* [TASK GOAL]: Output, word for word, every line from the start of the listing down to and including the line that contains "core_d = 0.57; // [0.45:0.01:0.6]"; include nothing else.

Data records
__________________________________________________

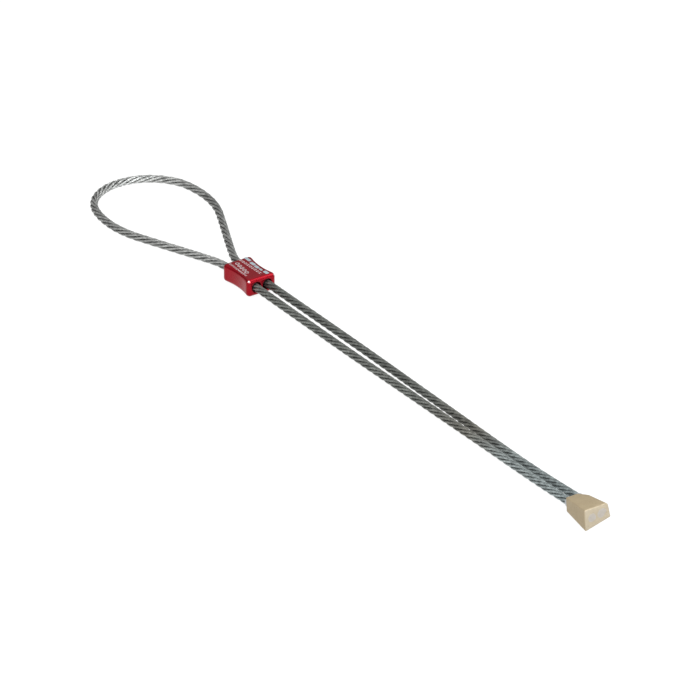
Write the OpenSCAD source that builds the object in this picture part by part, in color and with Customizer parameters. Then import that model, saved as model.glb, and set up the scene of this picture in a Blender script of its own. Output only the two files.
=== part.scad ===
// Wired climbing chock: an offset brass wedge silver-soldered on a sling of steel wire rope,
// with an anodised finger collar that slides on the sling's two legs.
// Millimetres. The chock lies flat: +X runs from the clip-in loop to the head, +Z is up.
// The origin is under the middle of the whole object, on the surface that it lies on.

/* [Wire rope] */
// Diameter of the seven-strand steel rope
rope_d = 1.75; // [1.6:0.05:1.8]
// Diameter of the straight strand in the middle of the rope
core_d = 0.57; // [0.45:0.01:0.6]

/* [Clip-in loop] */
// Angle at which each leg spreads behind the collar
loop_spread = 23.5; // [22:0.5:25]
// Radius of the outward bend just behind the collar
neck_r = 13.6; // [12:0.2:16]
// Radius of the loop's long sides
side_r = 24.4; // [22:0.2:26]
// Angle that each long side has turned inwards when the round end begins
side_close = 13; // [10:0.5:15]
// Radius of the loop's round end
end_r = 11.8; // [11.4:0.1:13]
// Sideways lean of the loop from the line of the legs
loop_lean = 1.4; // [0:0.1:1.8]

/* [Collar] */
// Length of the collar along the legs
collar_l = 10; // [8:0.5:12]
// Width of the collar at its ends
collar_w = 7; // [6.6:0.1:8]
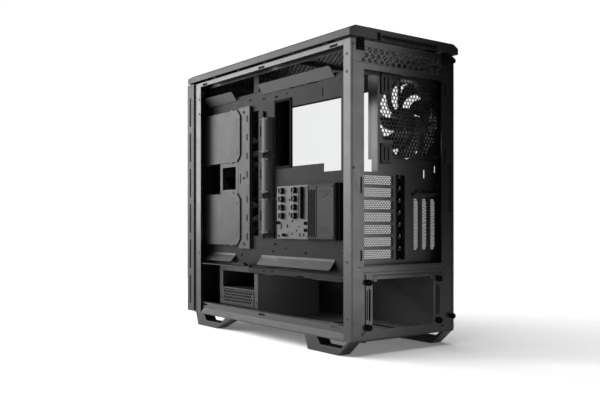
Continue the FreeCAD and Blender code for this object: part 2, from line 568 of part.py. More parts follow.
ring = block("psu_right - psu_border", "psu_width + 2 * psu_border", "0 - psu_thick", "psu_thick",
             "psu_bottom - psu_border / 3", "psu_height + 2 * psu_border / 3")
ring_holes = [block("psu_right", "psu_width", "0 - 2 * psu_thick", "3 * psu_thick", "psu_bottom",
                    "psu_height")]
for at in ("psu_right - psu_border / 2", "psu_right + psu_width + psu_border / 2"):
    ring_holes.append(block(f"{at} - psu_slot / 2", "psu_slot", "0 - 2 * psu_thick",
                            "3 * psu_thick", "psu_bottom + psu_slot_margin",
                            "psu_height - 2 * psu_slot_margin"))
finish("psu_bracket", cut(ring, ring_holes))
knobs = [rod("y", at, "0 - psu_thick", level, "psu_knob", "psu_knob_length")
         for at in ("psu_right - psu_border + psu_knob", "psu_right + psu_width + psu_border - psu_knob")
         for level in ("psu_bottom + psu_knob", "psu_bottom + psu_height - psu_knob")]
finish("psu_bracket_screws", group(knobs))

# ---- fans -----------------------------------------------------------------------------------


def fan(name, u, r, z):
    """A square fan: its frame with the motor seat, and the rotor that turns in the seat."""
    shell = block(f"{u} - fan_size / 2", "fan_size", r, "fan_depth", f"{z} - fan_size / 2", "fan_size")
    tunnel = rod("y", u, f"{r} + fan_depth + metal", z, "fan_bore", "fan_depth + 2 * metal")
    seat = rod("y", u, f"{r} + fan_depth", z, "fan_seat", "fan_spoke / 2")
    long_spoke = block(f"{u} - fan_bore - metal", "2 * fan_bore + 2 * metal",
                       f"{r} + fan_depth - fan_spoke / 2", "fan_spoke / 2",
                       f"{z} - fan_spoke / 2", "fan_spoke")
    tall_spoke = block(f"{u} - fan_spoke / 2", "fan_spoke", f"{r} + fan_depth - fan_spoke / 2",
                       "fan_spoke / 2", f"{z} - fan_bore - metal", "2 * fan_bore + 2 * metal")
    bore = rod("y", u, f"{r} + fan_depth + metal", z, "fan_shaft + shaft_clearance",
               "fan_spoke + 2 * metal")
    frame = fuse([cut(shell, [tunnel]), seat, long_spoke, tall_spoke])
    finish(f"{name}_frame", cut(frame, [bore]))
    hub = rod("y", u, f"{r} + fan_depth - fan_spoke / 2 - metal / 2", z, "fan_hub",
              "fan_depth - fan_spoke - metal / 2")
    shaft = rod("y", u, f"{r} + fan_depth - metal / 4", z, "fan_shaft", "fan_spoke")
    blades = [blade(u, r, z, turn * 360 / BLADES) for turn in range(BLADES)]
    finish(f"{name}_rotor", fuse([hub, shaft] + blades))


def blade(u, r, z, angle):
    """One pitched blade, reaching from the hub to the tip."""
    paddle = doc.addObject("Part::Box", "blade")
    paddle.setExpression("Length", bound("fan_tip - fan_hub + metal"))
    paddle.setExpression("Width", "Dims.blade_chord")
    paddle.setExpression("Height", "Dims.blade_thick")
    pitch = FreeCAD.Rotation(FreeCAD.Vector(1, 0, 0), SIZES["blade_pitch"])
    about = FreeCAD.Rotation(FreeCAD.Vector(0, 1, 0), angle)
    centred = FreeCAD.Vector(SIZES["fan_hub"] - SIZES["metal"], -SIZES["blade_chord"] / 2,
                             -SIZES["blade_thick"] / 2)
    offset = about.multiply(pitch).multVec(centred)
    paddle.Placement.Rotation = about.multiply(pitch)
    paddle.setExpression("Placement.Base.x", bound(f"{HALF} - ({u})") + f" + ({offset.x})")
    paddle.setExpression("Placement.Base.y",
                         bound(f"{REAR} - ({r}) - fan_depth / 2") + f" + ({offset.y})")
    paddle.setExpression("Placement.Base.z", bound(z) + f" + ({offset.z})")
    return paddle


fan("rear_fan", "rear_fan_u", BEHIND, "rear_fan_z")
FRONT_FAN_R = f"{FRONT} - fan_depth"
fan("lower_front_fan", HALF, FRONT_FAN_R, "front_fan_low")
fan("upper_front_fan", HALF, FRONT_FAN_R, "front_fan_low + fan_size + front_fan_gap")

# ---- top shelf, cover, strip ----------------------------------------------------------------

SHELF_Z = "chassis_top - 2 * metal"
shelf = block("shelf_edge", "chassis_width - 2 * shelf_edge", "metal", "shelf_far - metal",
              SHELF_Z, "metal")
shelf_holes = [block("(chassis_width - shelf_hole_width) / 2", "shelf_hole_width",
                     f"shelf_hole_near + {step} * shelf_hole_pitch", "shelf_hole_length",
                     f"{SHELF_Z} - metal", WIDE) for step in range(2)]
shelf_holes.append(block("(chassis_width - shelf_hole_width) / 2", "shelf_hole_width",
                         "shelf_hole_edge", "shelf_hole_length", f"{SHELF_Z} - metal", WIDE))
finish("top_shelf", cut(shelf, shelf_holes))

COVER_SIDE = "chassis_width / 2 + cover_overhang"
COVER_TOP = "cover_bottom + cover_height"
section = [(f"0 - ({COVER_SIDE})", "cover_bottom"), (COVER_SIDE, "cover_bottom"),
           (COVER_SIDE, f"{COVER_TOP} - cover_bevel_drop"),
           (f"{COVER_SIDE} - cover_bevel_run", COVER_TOP),
           (f"0 - ({COVER_SIDE} - cover_bevel_run)", COVER_TOP),
           (f"0 - ({COVER_SIDE})", f"{COVER_TOP} - cover_bevel_drop")]
COVER_RUN = "cover_front_r + cover_rear_reach"
cover_block = profile_body("XZ_Plane", section, COVER_RUN, "cover_section")
cover_block.setExpression("Placement.Base.y", bound(f"{REAR} + cover_rear_reach"))
SKIRT_U = "0 - cover_overhang + cover_wall"
hollow = [
    block(SKIRT_U, f"chassis_width - 2 * ({SKIRT_U})", "cover_wall - cover_rear_reach",
          f"{COVER_RUN} - 2 * cover_wall", "cover_bottom - metal",
          "cover_height - cover_bevel_drop - cover_wall + metal"),
    block(f"{SKIRT_U} + cover_step", f"chassis_width - 2 * ({SKIRT_U} + cover_step)",
          "cover_wall - cover_rear_reach", f"{COVER_RUN} - 2 * cover_wall",
          "cover_bottom - metal", "cover_height - cover_wall + metal"),
]
strip_opening = block("strip_u - cover_gap", "strip_span + 2 * cover_gap", "strip_r - cover_gap",
                      "strip_run + 2 * cover_gap", "cover_bottom", "2 * cover_height")
pegs = [rod("z", mirrored_u(side, "cover_peg_edge", "0"), at, "chassis_top", "cover_peg",
            f"{COVER_TOP} - cover_bevel_drop - cover_wall + metal - chassis_top")
        for side in ("right", "left") for at in ("cover_peg_inset", "cover_front_r - cover_peg_inset")]
finish("top_cover", fuse([cut(cover_block, [fuse(hollow), strip_opening])] + pegs))

strip = block("strip_u", "strip_span", "strip_r", "strip_run", "chassis_top", "strip_top - chassis_top")
STRIP_MID = "strip_r + strip_run / 2"
WELL = "(button_length + button_stand)"
strip_holes = [rod("z", at, STRIP_MID, f"strip_top - {WELL}", f"{radius} + button_gap",
                   f"{WELL} + metal")
               for at, radius in (("power_u", "power_radius"), ("reset_u", "reset_radius"))]
for port in range(2):
    at = f"usb_u + {port} * usb_pitch"
    mouth = block(at, "usb_width", f"{STRIP_MID} - usb_height / 2", "usb_height",
                  "strip_top - usb_depth", "usb_depth + metal")
    tongue = block(f"{at} + metal", "usb_width - 2 * metal", f"{STRIP_MID} - usb_tongue / 2",
                   "usb_tongue", "strip_top - usb_depth - metal", "usb_depth")
    strip_holes.append(cut(mouth, [tongue]))
groove = block("slider_u", "slider_slot", f"{STRIP_MID} - slider_width / 2 - button_gap",
               "slider_width + 2 * button_gap", f"strip_top - {WELL}", f"{WELL} + metal")
strip_holes.append(groove)
finish("io_strip", cut(strip, strip_holes))
BUTTON_LOW = "strip_top + button_stand - button_length"
finish("power_button", rod("z", "power_u", STRIP_MID, BUTTON_LOW, "power_radius", "button_length"))
finish("reset_button", rod("z", "reset_u", STRIP_MID, BUTTON_LOW, "reset_radius", "button_length"))
finish("fan_speed_slider", block("slider_u + button_gap", "slider_length",
                                 f"{STRIP_MID} - slider_width / 2", "slider_width",
                                 BUTTON_LOW, "button_length"))

# ---- front panel, glass, filters, screws ----------------------------------------------------

FRONT_LOW_U = "0 - front_overhang"
FRONT_WIDE = "chassis_width + 2 * front_overhang"
door = block(FRONT_LOW_U, FRONT_WIDE, DEPTH, "front_depth", "front_bottom", "front_top - front_bottom")
door_hollow = block(f"{FRONT_LOW_U} + front_wall", f"{FRONT_WIDE} - 2 * front_wall",
                    f"{DEPTH} - metal", "front_depth - front_wall + metal",
                    "front_bottom + front_wall", "front_top - front_bottom - 2 * front_wall")
vents = []
for side in ("right", "left"):
    for step in range(FRONT_VENTS):
        vent_u = mirrored_u(side, f"{FRONT_LOW_U} - metal", "front_wall + 2 * metal")
        vents.append(block(vent_u, "front_wall + 2 * metal", f"{DEPTH} + front_vent_setback",
                           "front_vent", f"front_bottom + front_vent_rise + {step} * front_vent_pitch",
                           "front_vent_height"))
finish("front_panel", cut(cut(door, [door_hollow]), vents))
FILTER_U = f"{FRONT_LOW_U} + front_wall"
FILTER_WIDE = f"{FRONT_WIDE} - 2 * front_wall"
FILTER_LOW = "front_bottom + front_wall"
FILTER_TALL = "front_top - front_bottom - 2 * front_wall"
finish("front_filter", block(FILTER_U, FILTER_WIDE, f"{DEPTH} + filter_gap", "filter_thick",
                             FILTER_LOW, FILTER_TALL))
finish("floor_filter", block("floor_filter_edge", "chassis_width - 2 * floor_filter_edge",
                             "floor_filter_near", "floor_filter_length",
                             "chassis_bottom - guide_drop + metal + guide_slack", "floor_filter_thick"))
finish("glass_panel", block("chassis_width + glass_gap", "glass_thick", "glass_setback",
                            "chassis_depth - glass_setback - glass_gap", "glass_bottom",
                            "glass_top - glass_bottom"))
thumbs = [fuse([rod("y", "chassis_width - side_screw_edge", 0, level, "thumb_radius", "thumb_reach"),
                rod("y", "chassis_width - side_screw_edge", "metal", level, "screw_hole", "2 * metal")])
          for level in ("side_screw_top", "side_screw_bottom")]
finish("panel_thumbscrews", group(thumbs))
clips = [block(mirrored_u(side, "clip_width + cover_step / 4", "clip_width"), "clip_width",
               "0 - clip_depth", "clip_depth", "side_screw_top - clip_height / 2", "clip_height")
         for side in ("right", "left")]
finish("cover_clips", group(clips))

# ---- check and write ------------------------------------------------------------------------

doc.recompute()
for thing in doc.Objects:
    if "Invalid" in thing.State or "Error" in thing.State:
        raise RuntimeError(f"{thing.Name} ({thing.Label}) failed: {thing.State}")
os.makedirs("parts", exist_ok=True)
for piece in finished:
    if piece.Shape.isNull() or not piece.Shape.isValid():
        raise RuntimeError(f"{piece.Label} has no valid shape")
    piece.Shape.exportStep(f"parts/{piece.Label}.step")
    print(piece.Label, len(piece.Shape.Solids), "solids", round(piece.Shape.Volume), "mm3")
print(len(finished), "sub-parts")
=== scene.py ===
# %% [markdown]
# # A desktop computer tower, seen from the rear with its right side open
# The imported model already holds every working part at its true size: sheets, trays, fans, feet, panels.
# This script dresses it. It lights it, gives each part a finish, and swaps the plain sheets that show
# most for detailed ones, which ride on the same bodies. All places come from the boxes of those parts.

# %% Load the frame
import json
from math import cos, pi, radians, sin

import bmesh
import bpy
from mathutils import Matrix, Vector

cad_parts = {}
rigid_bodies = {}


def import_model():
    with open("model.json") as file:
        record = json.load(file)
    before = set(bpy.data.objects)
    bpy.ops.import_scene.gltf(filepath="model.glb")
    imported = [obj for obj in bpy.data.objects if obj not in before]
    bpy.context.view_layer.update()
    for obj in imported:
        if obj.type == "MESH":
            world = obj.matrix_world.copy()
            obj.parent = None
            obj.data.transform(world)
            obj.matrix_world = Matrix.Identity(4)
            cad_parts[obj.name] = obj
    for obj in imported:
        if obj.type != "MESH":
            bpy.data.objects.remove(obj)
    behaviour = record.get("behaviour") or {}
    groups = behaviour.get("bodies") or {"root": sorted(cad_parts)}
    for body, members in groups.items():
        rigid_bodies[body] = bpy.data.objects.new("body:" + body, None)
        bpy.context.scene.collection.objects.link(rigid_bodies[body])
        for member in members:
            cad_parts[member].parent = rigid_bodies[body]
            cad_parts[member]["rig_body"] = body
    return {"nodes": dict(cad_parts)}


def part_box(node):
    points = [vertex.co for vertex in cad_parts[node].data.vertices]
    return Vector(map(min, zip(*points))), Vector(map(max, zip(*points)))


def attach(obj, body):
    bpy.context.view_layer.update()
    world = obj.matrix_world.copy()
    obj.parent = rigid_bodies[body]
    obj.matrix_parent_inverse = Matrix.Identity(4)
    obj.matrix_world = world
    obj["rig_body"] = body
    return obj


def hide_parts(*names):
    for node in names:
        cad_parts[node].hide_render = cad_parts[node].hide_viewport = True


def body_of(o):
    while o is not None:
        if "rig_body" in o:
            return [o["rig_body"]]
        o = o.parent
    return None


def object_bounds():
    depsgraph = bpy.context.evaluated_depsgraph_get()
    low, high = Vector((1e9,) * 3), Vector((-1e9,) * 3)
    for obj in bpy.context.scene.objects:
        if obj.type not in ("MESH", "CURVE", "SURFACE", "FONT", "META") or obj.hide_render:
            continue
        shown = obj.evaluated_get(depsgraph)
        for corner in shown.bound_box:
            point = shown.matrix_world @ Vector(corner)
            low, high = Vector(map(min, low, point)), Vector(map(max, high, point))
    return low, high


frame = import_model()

CAD_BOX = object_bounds()
print("CAD box", [[round(value, 4) for value in corner] for corner in CAD_BOX])

# %% [markdown]
# ## Measuring from two faces
# A case maker measures from the open right side and from the rear sheet. `at` turns such a pair of
# distances and a height into a point of the frame, so the rest of the script reads like a drawing.

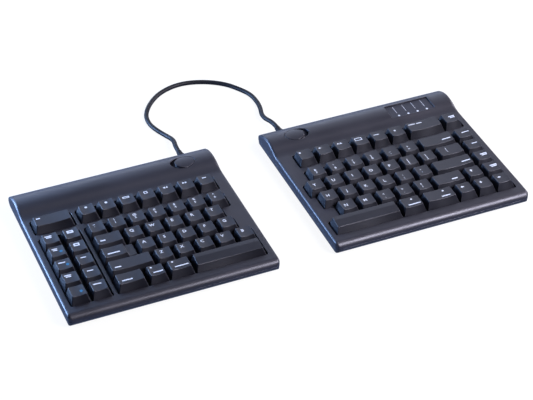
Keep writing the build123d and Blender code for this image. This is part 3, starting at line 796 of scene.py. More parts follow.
class Cap:
    """The form of one keycap over its place in the frame."""

    def __init__(self, low, high, form, edge_round):
        self.x, self.y = (low.x + high.x) / 2, (low.y + high.y) / 2
        self.half = ((high.x - low.x) / 2, (high.y - low.y) / 2)
        self.top_half = (self.half[0] - KEY_DRAW, self.half[1] - KEY_DRAW)
        self.top_y = self.y + KEY_SET_BACK
        self.stem_z = low.z
        if form == "bar":
            self.top_half = (self.top_half[0], self.top_half[1] - BAR_BACK)
            self.top_y += BAR_BACK
        self.form, self.edge_round = form, edge_round * (BAR_EDGE_SHARE if form == "bar" else 1)
        self.step_x = self.x + 2 * self.top_half[0] * (STEP_SHARE - 0.5)
        self.crease_y = self.top_y + 2 * self.top_half[1] * BAR_CREASE_SHARE

    def top(self, x, y):
        """Height of the top: dished across, stepped, or a bar that falls forward from its crease."""
        if self.form == "bar":
            before = self.crease_y - y
            if abs(before) < BAR_CREASE_ROUND:
                before = (before + BAR_CREASE_ROUND) ** 2 / (4 * BAR_CREASE_ROUND)
            return KEY_TOP_Z - max(0, before) * BAR_FALL / self.top_half[1]
        half, middle = self.top_half[0], self.x
        if self.form == "stepped":
            half *= STEP_SHARE
            middle = self.step_x - half
        dished = KEY_TOP_Z - DISH_DEPTH * (1 - min(1, ((x - middle) / half) ** 2))
        if self.form == "stepped" and x > self.step_x:
            down = min(1, (x - self.step_x) / STEP_RUN)
            return dished + (KEY_TOP_Z - STEP_DROP - dished) * (3 - 2 * down) * down ** 2
        return dished

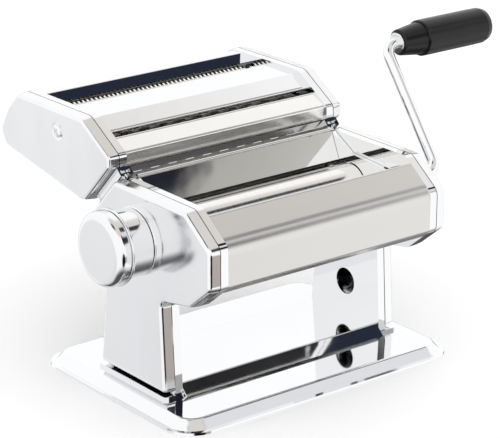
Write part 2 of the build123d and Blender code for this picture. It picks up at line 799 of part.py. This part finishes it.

__________________________________________________

* [RIGHT ANSWER]:
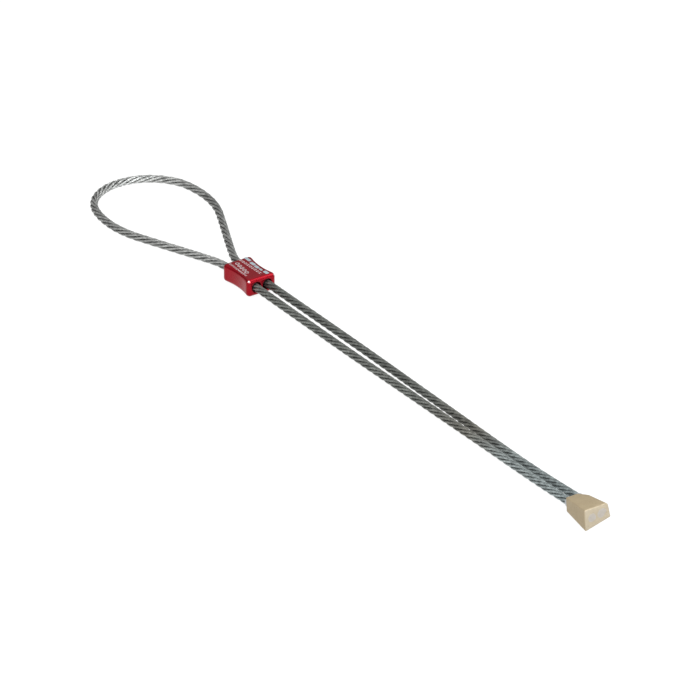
Write the OpenSCAD source that builds the object in this picture part by part, in color and with Customizer parameters. Then import that model, saved as model.glb, and set up the scene of this picture in a Blender script of its own. Output only the two files.
=== part.scad ===
// Wired climbing chock: an offset brass wedge silver-soldered on a sling of steel wire rope,
// with an anodised finger collar that slides on the sling's two legs.
// Millimetres. The chock lies flat: +X runs from the clip-in loop to the head, +Z is up.
// The origin is under the middle of the whole object, on the surface that it lies on.

/* [Wire rope] */
// Diameter of the seven-strand steel rope
rope_d = 1.75; // [1.6:0.05:1.8]
// Diameter of the straight strand in the middle of the rope
core_d = 0.57; // [0.45:0.01:0.6]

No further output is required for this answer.